I went to Montessori kindergarten in Springfield somewhere around then, and my favorite thing was French class, more Alouette.  I still don’t know all of the words to it. But after that it was public school, where foreign language was, well, a foreign idea until seventh grade. In 1972, my parents divorced and I changed school districts.  In junior high one chose French or Spanish and that was your lot in life.  Although I was really interested in the lengua maternal of my Cuban great-grandfather, I went with the French flow, as down the Canal du Midi. 

Neither high school nor French class were my shtick.  Although I threw in a semester of Latin and one of Spanish, three and a half years of that French program got me nowhere.  There weren’t any French questions on the GED exam. But I didn’t give up and struggled on again with Madame Ball at Smith College, even as an Economics major. 

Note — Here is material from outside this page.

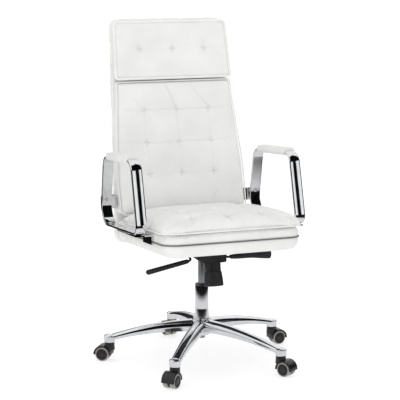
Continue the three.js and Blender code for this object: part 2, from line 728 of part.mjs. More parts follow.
const shellFrontY = (z) => shellRearY - shellThickness + (z - shellBottom) * Math.tan(shellLean);
const shellHalfAt = (z) => shellHalfBottom
  - (shellHalfBottom - shellHalfTop) * (z - shellBottom) / (shellTop - shellBottom);
const headrestTopY = shellFrontY(headrestTop) - headrestTopDepth + headrestProud;
const faceSlope = (headrestTopY - backFaceY) / (headrestTop - backCushionBottom);
const backFaceAt = (z) => backFaceY + (z - backCushionBottom) * faceSlope;

// A side outline crossed with a front outline: both roundings show in the solid.
function crossed(side, front) {
  return across(side, -300, 300).intersect(alongY(front, 0, 500));
}

function frontOutline(halfBottom, halfTop, low, high, lowRadius, highRadius) {
  return roundedOutline([
    { x: -halfBottom, y: low, r: lowRadius }, { x: halfBottom, y: low, r: lowRadius },
    { x: halfTop, y: high, r: highRadius }, { x: -halfTop, y: high, r: highRadius },
  ]);
}

function makeBack() {
  const shellSide = roundedOutline([
    { x: shellFrontY(shellBottom), y: shellBottom, r: 14 },
    { x: shellRearY, y: shellBottom, r: 14 },
    { x: shellFrontY(shellTop) + shellThickness, y: shellTop, r: 16 },
    { x: shellFrontY(shellTop), y: shellTop, r: 8 },
  ]);
  addPiece('back_shell', crossed(shellSide,
    frontOutline(shellHalfBottom, shellHalfTop, shellBottom, shellTop, shellCorner, 22)),
  whiteLeather, seatFrame);

  const cushionTop = headrestTop - headrestHeight - touch;
  const backSide = roundedOutline([
    { x: backFaceAt(backCushionBottom) + touch, y: backCushionBottom, r: 20 },
    { x: shellFrontY(backCushionBottom) - touch, y: backCushionBottom, r: 8 },
    { x: shellFrontY(cushionTop) - touch, y: cushionTop, r: 4 },
    { x: backFaceAt(cushionTop), y: cushionTop, r: 16 },
  ]);
  addPiece('back_cushion', crossed(backSide,
    frontOutline(backHalfBottom, backHalfTop, backCushionBottom, cushionTop, 24, 12)),
  whiteLeather, seatFrame);

  const headLow = cushionTop + touch;
  const headSide = roundedOutline([
    { x: backFaceAt(headLow) - headrestProud, y: headLow, r: 16 },
    { x: shellFrontY(headLow) - touch, y: headLow, r: 4 },
    { x: shellFrontY(headrestTop) - touch, y: headrestTop, r: 12 },
    { x: backFaceAt(headrestTop) - headrestProud, y: headrestTop, r: 20 },
  ]);
  const headHalf = backHalfTop - headrestStep;
  addPiece('headrest_cushion', crossed(headSide,
    frontOutline(headHalf, headHalf - headrestTaper, headLow, headrestTop, 14, 18)),
  whiteLeather, seatFrame);
}

// ---------------------------------------------------------------- arms

// The loop's outline in (y, z), moved in from its outer face by an inset.
function armOutline(inset) {
  const low = armBottomZ + inset;
  const high = armBottomZ + armHeight - inset;
  const frontLean = (armTopFront - armBottomFront) / armHeight;
  const rearLean = (armBottomRear - armTopRear) / armHeight;
  const frontY = (z) => armBottomFront + (z - armBottomZ) * frontLean + inset * Math.hypot(1, frontLean);
  const rearY = (z) => armBottomRear - (z - armBottomZ) * rearLean - inset * Math.hypot(1, rearLean);
  return roundedOutline([
    { x: frontY(low), y: low, r: armFrontRadius - inset }, { x: rearY(low), y: low, r: armRearRadius - inset },
    { x: rearY(high), y: high, r: armTopRadius - inset }, { x: frontY(high), y: high, r: armTopRadius - inset },
  ]);
}

function makeArms() {
  const half = armBarWidth / 2;
  const middle = (armTopFront + armTopRear) / 2;
  const top = armBottomZ + armHeight;
  const rearSlope = (armBottomRear - armTopRear) / armHeight;
  for (const [name, sign] of [['left', -1], ['right', 1]]) {
    const x = sign * armSpacing / 2;
    const loop = across(armOutline(0), x - half, x + half, 2, 7)
      .subtract(across(armOutline(armBarThickness), x - half - reach, x + half + reach, 0, 7));
    addPiece(`arm_loop_${name}`, loop, chrome, seatFrame);

    const padShape = roundedOutline([
      { x: middle - armPadLength / 2, y: top + touch, r: 2 },
      { x: middle - armPadLength / 2 + armPadEnd, y: top + touch + armPadThickness, r: armPadEnd - 1 },
      { x: middle + armPadLength / 2 - armPadEnd, y: top + touch + armPadThickness, r: armPadEnd - 1 },
      { x: middle + armPadLength / 2, y: top + touch, r: 2 },
    ]);
    addPiece(`arm_pad_${name}`, across(padShape, x - half - 1, x + half + 1), whiteLeather, seatFrame);

    // An angle from the seat pad's side to the underside of the bottom bar.
    const inner = sign * (padHalfWidth + touch);
    const wall = sign * (padHalfWidth + touch + bracketThickness);
    const outer = sign * (armSpacing / 2 + half - 3);
    const [y0, y1] = [bracketY - bracketLength / 2, bracketY + bracketLength / 2];
    const shelfTop = armBottomZ - touch;
    const span = (a, b) => [Math.min(a, b), Math.max(a, b)];
    const upright = block(...span(inner, wall), y0, y1, shelfTop - bracketDrop, shelfTop);
    const shelf = block(...span(inner, outer), y0, y1, shelfTop - bracketThickness, shelfTop);
    addPiece(`arm_bracket_${name}`, upright.add(shelf), blackSteel, seatFrame);

    // A cranked plate from the shell's side, past the cushion, to the back of the rear upright.
    const low = backBracketZ - backBracketHeight / 2;
    const high = backBracketZ + backBracketHeight / 2;
    const uprightRear = armBottomRear - (low - armBottomZ) * rearSlope + touch;
    const shellFront = shellFrontY(high) + 4;
    const plateIn = backHalfBottom + touch;
    const plateOut = plateIn + bracketThickness;
    const seatOnShell = shellHalfAt(low) + touch;
    const side = (a, b) => span(sign * a, sign * b);
    const tab = block(...side(plateIn, armSpacing / 2 + half - 3), uprightRear,
      uprightRear + bracketThickness, low, high);
    const flange = block(...side(plateIn, plateOut), uprightRear, shellRearY - 6, low, high);
    const spacer = block(...side(seatOnShell, plateOut), shellFront, shellRearY - 6, low, high);
    addPiece(`back_bracket_${name}`, tab.add(flange).add(spacer), blackSteel, seatFrame);
  }
}

// ---------------------------------------------------------------- assembly

makeBase();
makeCasters();
makeColumn();
makeHousing();
makeTensioner();
makeLevers();
makeSeat();
makeBack();
makeArms();

seatFrame.position.z = seatPlateZ;
seatFrame.rotation.x = -seatPitch;
group.add(seatFrame);

// The origin is on the floor, under the middle of the chair's box.
const headReach = Math.cos(seatPitch) * (shellFrontY(shellTop) + shellThickness)
  + Math.sin(seatPitch) * shellTop;
group.position.y = -(headReach + Math.cos(seatPitch) * (seatFront - cushionFrontOverhang)) / 2;

export default group;
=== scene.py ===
import json
import math

import bpy
import numpy as np
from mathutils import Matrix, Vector


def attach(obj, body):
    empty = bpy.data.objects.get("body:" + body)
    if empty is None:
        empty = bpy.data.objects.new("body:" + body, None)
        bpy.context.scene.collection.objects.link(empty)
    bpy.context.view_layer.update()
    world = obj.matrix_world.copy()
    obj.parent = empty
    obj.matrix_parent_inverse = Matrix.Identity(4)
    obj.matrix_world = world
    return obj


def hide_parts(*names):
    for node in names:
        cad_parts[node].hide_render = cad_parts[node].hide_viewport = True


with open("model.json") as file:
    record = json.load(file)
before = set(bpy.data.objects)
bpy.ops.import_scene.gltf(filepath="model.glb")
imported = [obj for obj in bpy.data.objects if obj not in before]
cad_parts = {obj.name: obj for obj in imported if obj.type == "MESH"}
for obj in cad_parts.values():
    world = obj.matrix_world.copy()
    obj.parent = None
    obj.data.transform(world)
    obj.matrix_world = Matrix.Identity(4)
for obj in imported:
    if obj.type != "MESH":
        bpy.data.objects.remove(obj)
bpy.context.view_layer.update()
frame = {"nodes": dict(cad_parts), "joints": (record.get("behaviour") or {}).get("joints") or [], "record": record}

# High-backed swivel office chair in white leather, chrome and black plastic.
# Lengths are millimetres until a mesh is made. Most pieces of the seat are drawn in the seat's
# own frame: pitched up to the front, its zero on the seat plate's underside over the column.

MM = 0.001
JOINT = {joint["name"]: joint for joint in frame["joints"]}
COLUMN_Y = JOINT["seat_swivel"]["pos_m"][1] / MM
SEAT_PITCH = math.radians(5)
SEAT_RISE = 408

# ------------------------------------------------------------------ sizes

LEG_REACH = 320
LEG_UNDERSIDE = 67
LEG_END_RADIUS = 19
LEG_END_TOP = 87
LEG_DOME = 7
LEG_ROOT_TOP = 146
LEG_ROOT_DEPTH = 40
LEG_TIP_DEPTH = 17
LEG_BOW = 22
LEG_ROOT_WIDTH = 46
LEG_TIP_WIDTH = 31
LEG_WALL = 3
LEG_TIP_TOP = LEG_END_TOP + LEG_DOME / 2
HUB_RADIUS, HUB_BORE = 34, 20
HUB_LOW, HUB_FLOOR, HUB_HIGH = 94.3, 106, 148

WHEEL_RADIUS = 25
WHEEL_IN = 4.7
WHEEL_OUT = 22.3
TRAIL = 22
HOOD_RADIUS = 30.4
HOOD_HALF = 23.7
HOOD_TOP = 66.7
NECK_RADIUS, NECK_LOW = 17, 38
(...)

My daughter at the time of that first trip
Still with me? It was a long, slow journey. My daughter  was meandering along beside me and for Christmas 1990, I gave her a plane ticket to London in her stocking.  She was eight and being my kid actually thought that was cool. We would take the hovercraft from Dover to Calais, then train to Paris.  We were living in family housing at the University of Massachusetts, Amherst, and the first Gulf War raged, hence the cheap tickets.  The airline called daily to give me updates.  When we landed at Heathrow there were tanks on the tarmac, but the dream begun in kindergarten (mine, not hers) was about to be realized.

I will have to scan some of those first trip photos, pre-digital camera.  There was the war, general strikes, bad weather and a picky eater but I was in love, with Paris.